Here is a link to DN.se — in Swedish, but Google Translate will do the trick. Not sure if this is an open article though.


It was #2 that caught my attention. If people still owe money on a car and the trade-in value of the car is lower than the amount still owed, it’s hard to feel comfortable trading in for a new model. Even if you don’t owe money on the car any longer but the car took a huge hit in terms of depreciation and trade-in value, it’s hard to justify buying a new version of the same model or another car from that brand.

Even among Tesla faithful who plan to upgrade form an existing Tesla to a newer one when they get a new car, I have the sneaking suspicion a lot are holding onto their cars longer than Tesla would like because of how much they have depreciated.

On a related note, there’s another thing that is probably making it harder and harder for Tesla to sell as many cars as it would like. The used Tesla market is huge, and you can find a lot of wicked good deals on not-very-old Teslas. People who 5 years ago might have stretched to buy a new Tesla, or just bought a new Tesla because there wasn’t a great used Tesla market, can now go on any used car marketplace and find a wealth of options. Tesla is now competing with the used car market in a way it wasn’t just a few years ago.

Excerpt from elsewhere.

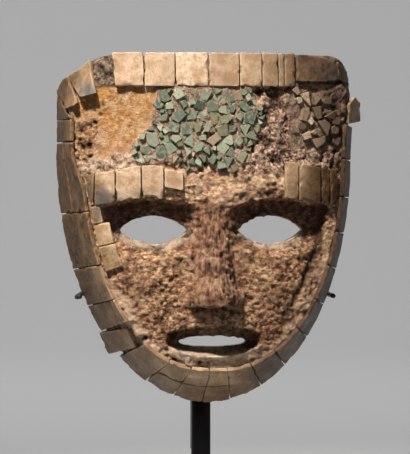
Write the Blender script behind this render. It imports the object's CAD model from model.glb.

Another comment on that same thread highlighted that in some European markets, the used Tesla market is even being hit due to high depreciation and the political stink on the brand: “I don’t think a refreshed Model Y will do wonders for Tesla. The brand has been damaged too much, which can be seen by the fall in demand in the second hand market. Some dealers are hesitant to take a Tesla as a trade-in because of the fast depreciation they recently have experienced, with stores filling up with unattractive cars. And with falling second hand prices the important company car market will be more hesitant, resulting in more appeal for the traditional European brands like for example Volkswagen.”

All good points. There’s a domino effect going on, it seems, and even two rows of dominos rolling down.

To close, there was yet another interesting comment from a reader on this matter. A reader, Nick Rericha, sent in a review of the Volkswagen ID. Buzz after a recent road trip. In the article, he explained how he and his wife justified getting the ID. Buzz despite it being a bit out of their budget. “We fell in love with the vehicle and started working the gears and levers to see how we could make a purchase happen. The trade-in value of the Pacifica that was offered was less than what we owed on the vehicle. I really did not want to have another car payment because we had just paid off the Model 3,” he noted. “After a few weeks from that initial visit, we saw the writing on the wall regarding resale values of used Teslas, so we decided to visit again to see what they would offer for my Model 3. The trade-in offer was good and I only saw it going down, so we decided to trade in the Model 3 for a leased ID. Buzz First Edition that we call Buzzy. We took Buzzy home on February 8, 2024,” he then explained. Good foresight. Tesla resale values have reportedly taken a serious hit since then. And way to go out there and justify buying the super cool new ID. Buzz!

I guess it’s wrong to say “no one is talking about” these problems in the Tesla market. However, overall, amongst all the discussion about Tesla sales dropping in 2024 and even more so in 2025, you don’t really see big headlines or discussions around Tesla depreciation killing demand among would-be second-time (or third-time, fourth-time, etc.) buyers. You also don’t ever see headlines or big discussions explaining how the huge and growing used Tesla market — with better and better deals (the other side of deep depreciation) — could be eating into demand for new Teslas.

All in all, Tesla seems to be facing some serious growing pains. Add these to the list.